One of the IASB members said that he was one of the more vocal supporters of the Boards' previous decision but he has changed his view to supporting either Method A or Method B as the allowance amount for bucket one would not be significantly different and because the Method C and Method D approaches would result in allowance balances that are not comparable across entities. One FASB member questioned how Method D could be described as a simplification of the Board's previous decision as he felt that such a method could not be practically applied. One IASB member said that he could support either Method A or Method B but that if a 12 month loss period was used then he would like to introduce disclosure requirements for assets on a 'watchlist' of being transferred from one bucket to another.
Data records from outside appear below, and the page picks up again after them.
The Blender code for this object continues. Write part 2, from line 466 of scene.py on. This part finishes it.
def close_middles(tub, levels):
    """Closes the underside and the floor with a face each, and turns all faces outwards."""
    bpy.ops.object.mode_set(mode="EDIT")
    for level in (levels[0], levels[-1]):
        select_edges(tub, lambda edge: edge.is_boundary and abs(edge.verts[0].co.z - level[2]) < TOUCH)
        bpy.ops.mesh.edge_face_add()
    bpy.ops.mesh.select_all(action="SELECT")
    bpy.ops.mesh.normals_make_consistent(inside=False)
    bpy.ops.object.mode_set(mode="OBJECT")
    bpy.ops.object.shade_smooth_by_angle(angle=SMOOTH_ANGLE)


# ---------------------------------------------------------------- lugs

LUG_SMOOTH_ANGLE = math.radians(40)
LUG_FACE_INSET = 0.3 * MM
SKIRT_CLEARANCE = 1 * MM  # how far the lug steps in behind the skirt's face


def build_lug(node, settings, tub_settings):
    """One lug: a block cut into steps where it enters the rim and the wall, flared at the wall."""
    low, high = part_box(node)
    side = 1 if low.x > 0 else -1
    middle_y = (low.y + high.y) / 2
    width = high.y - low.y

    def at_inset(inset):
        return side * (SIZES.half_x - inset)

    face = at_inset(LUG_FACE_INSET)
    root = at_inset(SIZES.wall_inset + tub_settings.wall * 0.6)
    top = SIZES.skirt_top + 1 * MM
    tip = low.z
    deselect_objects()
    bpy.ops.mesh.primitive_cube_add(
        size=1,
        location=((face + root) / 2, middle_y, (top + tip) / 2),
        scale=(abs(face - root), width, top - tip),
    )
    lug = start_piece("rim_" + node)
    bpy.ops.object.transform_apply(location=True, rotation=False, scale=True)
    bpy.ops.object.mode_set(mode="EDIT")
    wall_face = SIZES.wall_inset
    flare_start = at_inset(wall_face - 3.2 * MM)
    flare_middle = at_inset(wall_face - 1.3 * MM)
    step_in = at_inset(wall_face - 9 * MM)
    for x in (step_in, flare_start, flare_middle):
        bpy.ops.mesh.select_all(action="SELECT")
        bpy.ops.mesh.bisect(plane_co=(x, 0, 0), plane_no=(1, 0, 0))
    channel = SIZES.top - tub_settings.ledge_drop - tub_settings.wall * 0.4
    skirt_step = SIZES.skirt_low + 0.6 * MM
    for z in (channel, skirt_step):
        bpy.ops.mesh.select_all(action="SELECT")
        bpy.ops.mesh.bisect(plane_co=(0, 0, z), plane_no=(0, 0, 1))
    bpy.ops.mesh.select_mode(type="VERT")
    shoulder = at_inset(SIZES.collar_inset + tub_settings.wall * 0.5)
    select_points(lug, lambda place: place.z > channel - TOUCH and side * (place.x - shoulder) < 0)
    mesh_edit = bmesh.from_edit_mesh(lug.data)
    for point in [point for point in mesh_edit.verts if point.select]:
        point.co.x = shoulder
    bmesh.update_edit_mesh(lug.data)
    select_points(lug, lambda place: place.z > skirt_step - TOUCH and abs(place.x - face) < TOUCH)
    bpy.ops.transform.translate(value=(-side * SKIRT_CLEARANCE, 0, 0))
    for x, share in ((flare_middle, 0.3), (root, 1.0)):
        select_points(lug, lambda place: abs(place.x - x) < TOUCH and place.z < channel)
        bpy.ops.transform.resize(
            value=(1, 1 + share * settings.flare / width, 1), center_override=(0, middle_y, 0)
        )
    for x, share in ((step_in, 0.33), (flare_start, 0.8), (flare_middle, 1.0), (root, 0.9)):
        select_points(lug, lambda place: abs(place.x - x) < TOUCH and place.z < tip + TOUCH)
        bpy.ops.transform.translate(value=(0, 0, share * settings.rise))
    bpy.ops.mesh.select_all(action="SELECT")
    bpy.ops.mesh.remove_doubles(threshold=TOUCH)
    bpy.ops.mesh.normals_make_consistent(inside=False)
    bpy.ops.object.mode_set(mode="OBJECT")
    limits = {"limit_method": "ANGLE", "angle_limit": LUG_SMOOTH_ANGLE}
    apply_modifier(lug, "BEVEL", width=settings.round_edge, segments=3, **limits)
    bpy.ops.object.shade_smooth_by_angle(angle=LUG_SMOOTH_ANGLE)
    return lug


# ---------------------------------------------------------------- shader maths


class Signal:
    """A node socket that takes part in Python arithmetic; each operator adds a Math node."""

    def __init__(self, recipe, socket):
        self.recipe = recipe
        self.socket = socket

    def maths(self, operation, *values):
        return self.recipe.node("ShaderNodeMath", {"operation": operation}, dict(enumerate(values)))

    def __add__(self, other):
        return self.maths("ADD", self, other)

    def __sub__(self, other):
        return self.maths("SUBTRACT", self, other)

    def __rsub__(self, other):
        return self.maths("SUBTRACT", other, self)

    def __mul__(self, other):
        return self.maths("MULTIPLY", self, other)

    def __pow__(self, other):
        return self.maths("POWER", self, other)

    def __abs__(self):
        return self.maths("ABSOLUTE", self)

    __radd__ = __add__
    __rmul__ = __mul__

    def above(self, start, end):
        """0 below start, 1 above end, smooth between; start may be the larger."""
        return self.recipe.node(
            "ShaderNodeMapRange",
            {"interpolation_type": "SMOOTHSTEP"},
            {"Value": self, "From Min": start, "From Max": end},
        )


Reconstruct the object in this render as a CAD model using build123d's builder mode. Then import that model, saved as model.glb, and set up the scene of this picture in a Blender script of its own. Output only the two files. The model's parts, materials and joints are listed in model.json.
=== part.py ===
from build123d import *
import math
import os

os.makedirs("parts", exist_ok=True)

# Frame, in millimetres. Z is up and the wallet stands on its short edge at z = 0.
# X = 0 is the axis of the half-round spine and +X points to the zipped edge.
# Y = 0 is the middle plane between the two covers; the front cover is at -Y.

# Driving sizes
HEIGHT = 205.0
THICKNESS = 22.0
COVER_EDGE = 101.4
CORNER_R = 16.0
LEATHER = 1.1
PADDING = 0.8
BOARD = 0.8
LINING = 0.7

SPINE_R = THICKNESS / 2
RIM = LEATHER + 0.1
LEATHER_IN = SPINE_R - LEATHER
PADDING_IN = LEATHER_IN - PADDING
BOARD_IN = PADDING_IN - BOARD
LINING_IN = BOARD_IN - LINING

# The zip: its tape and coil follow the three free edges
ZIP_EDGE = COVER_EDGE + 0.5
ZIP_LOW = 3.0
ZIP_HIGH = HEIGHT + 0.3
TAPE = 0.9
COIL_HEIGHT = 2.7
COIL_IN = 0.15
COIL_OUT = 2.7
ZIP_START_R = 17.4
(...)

One IASB member said he did not support either Method A or Method B because of the resulting day 1 loss that is associated with such an approach. One FASB member expressed concern with Method A as he felt that based on initial research he had performed of US banks over more than the last half century that banks typically have more allowance recorded than 12 months of write-offs, therefore he felt that Method A could result in less allowance being recognised that current US GAAP.

The Boards tentatively agreed to keep the calculation for the bucket one allowance operationally simple and to further consider an approach of using either 12 or 24 months' worth of losses expected to occur on the financial assets, or for the remaining expected life if that is less than 12 or 24 months. The Boards also tentatively agreed to require the use of an annual loss rate (or a 24 month loss rate).